WHAT IS ASKED — Return the records in full, exactly as given.

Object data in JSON
——

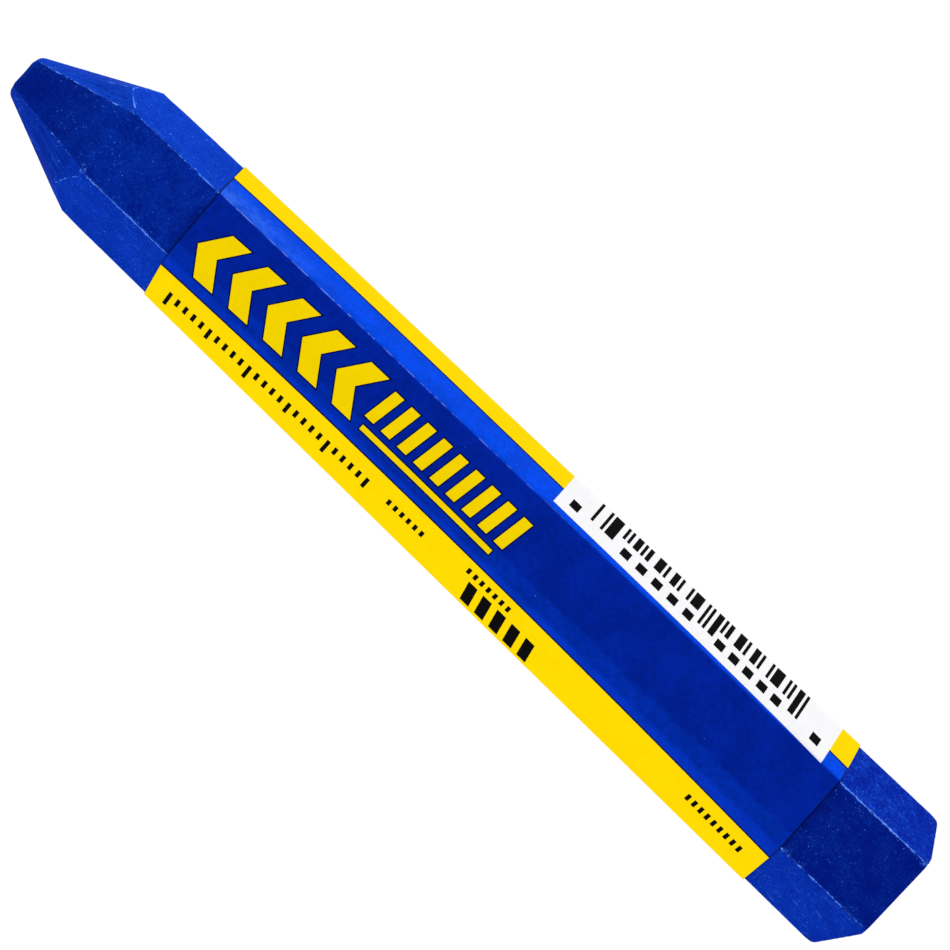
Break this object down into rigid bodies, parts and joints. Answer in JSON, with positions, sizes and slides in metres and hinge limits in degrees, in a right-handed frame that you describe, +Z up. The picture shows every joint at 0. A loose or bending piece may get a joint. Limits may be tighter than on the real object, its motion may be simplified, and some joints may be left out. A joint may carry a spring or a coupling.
{
  "type": "marking crayon",
  "caption": "Hexagonal wax marking crayon with a blunt faceted point and a printed wraparound label, lying on one flat.",
  "frame": {"origin": "on the surface that the crayon lies on, under the middle of its length and width", "axes": "+X to the writing point, +Z up, away from the surface, and +Y across the crayon, to the side of the text stripe"},
  "size_m": [0.1142, 0.017, 0.015],
  "materials": {
    "blue_wax": "deep blue wax and clay, satin, with pale specks, scuffed pale edges and fine drag marks on the point",
    "printed_film": "thin printed film, blue with yellow stripes, a white panel and plain black and yellow marks, semi-gloss",
    "label_glue": "thin translucent hot-melt adhesive"
  },
  "bodies": {
    "root": {"crayon_stick": "blue_wax", "label_wrap": "printed_film", "pickup_glue_strip": "label_glue", "lap_glue_strip": "label_glue"}
  },
  "joints": []
}
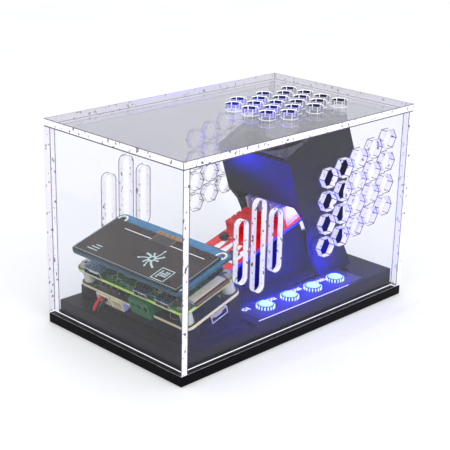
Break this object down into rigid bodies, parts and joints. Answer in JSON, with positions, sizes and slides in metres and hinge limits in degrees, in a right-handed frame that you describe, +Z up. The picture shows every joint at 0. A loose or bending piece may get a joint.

——

THE OUTPUT —
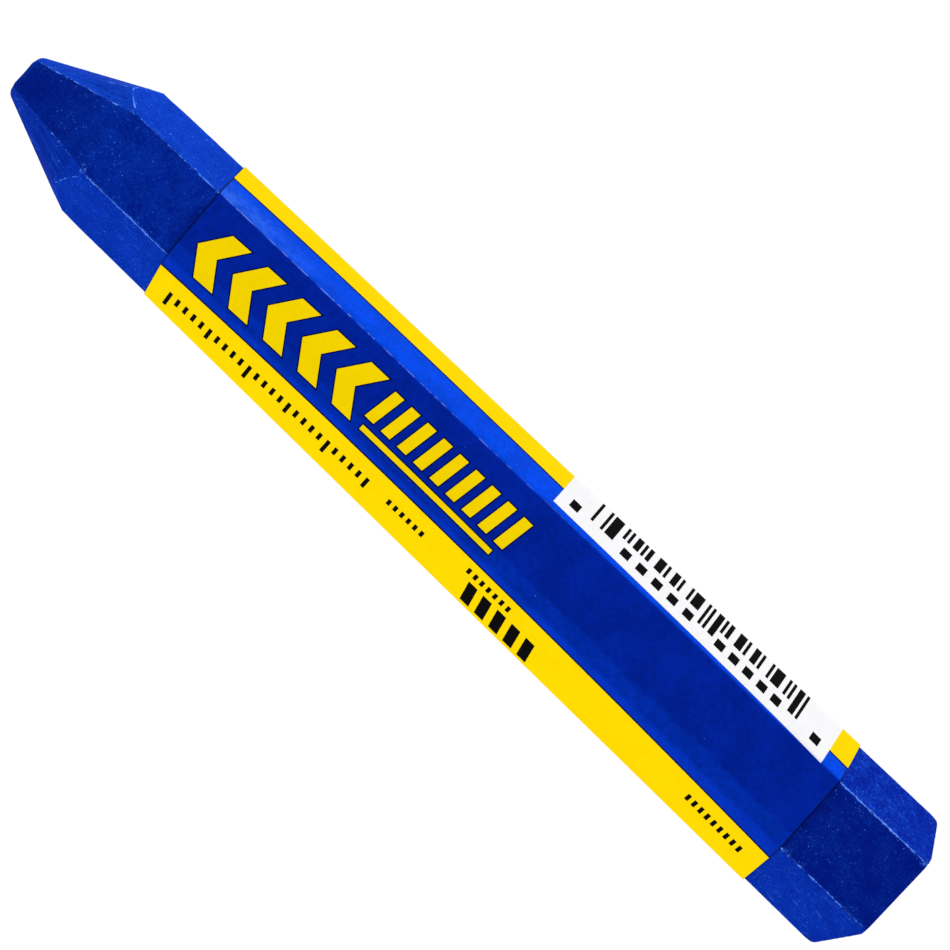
Break this object down into rigid bodies, parts and joints. Answer in JSON, with positions, sizes and slides in metres and hinge limits in degrees, in a right-handed frame that you describe, +Z up. The picture shows every joint at 0. A loose or bending piece may get a joint. Limits may be tighter than on the real object, its motion may be simplified, and some joints may be left out. A joint may carry a spring or a coupling.
{
  "type": "marking crayon",
  "caption": "Hexagonal wax marking crayon with a blunt faceted point and a printed wraparound label, lying on one flat.",
  "frame": {"origin": "on the surface that the crayon lies on, under the middle of its length and width", "axes": "+X to the writing point, +Z up, away from the surface, and +Y across the crayon, to the side of the text stripe"},
  "size_m": [0.1142, 0.017, 0.015],
  "materials": {
    "blue_wax": "deep blue wax and clay, satin, with pale specks, scuffed pale edges and fine drag marks on the point",
    "printed_film": "thin printed film, blue with yellow stripes, a white panel and plain black and yellow marks, semi-gloss",
    "label_glue": "thin translucent hot-melt adhesive"
  },
  "bodies": {
    "root": {"crayon_stick": "blue_wax", "label_wrap": "printed_film", "pickup_glue_strip": "label_glue", "lap_glue_strip": "label_glue"}
  },
  "joints": []
}
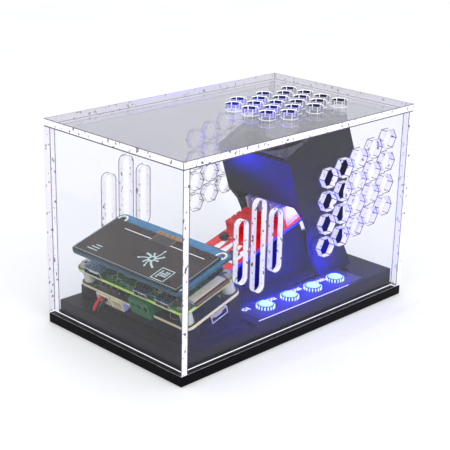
Break this object down into rigid bodies, parts and joints. Answer in JSON, with positions, sizes and slides in metres and hinge limits in degrees, in a right-handed frame that you describe, +Z up. The picture shows every joint at 0. A loose or bending piece may get a joint.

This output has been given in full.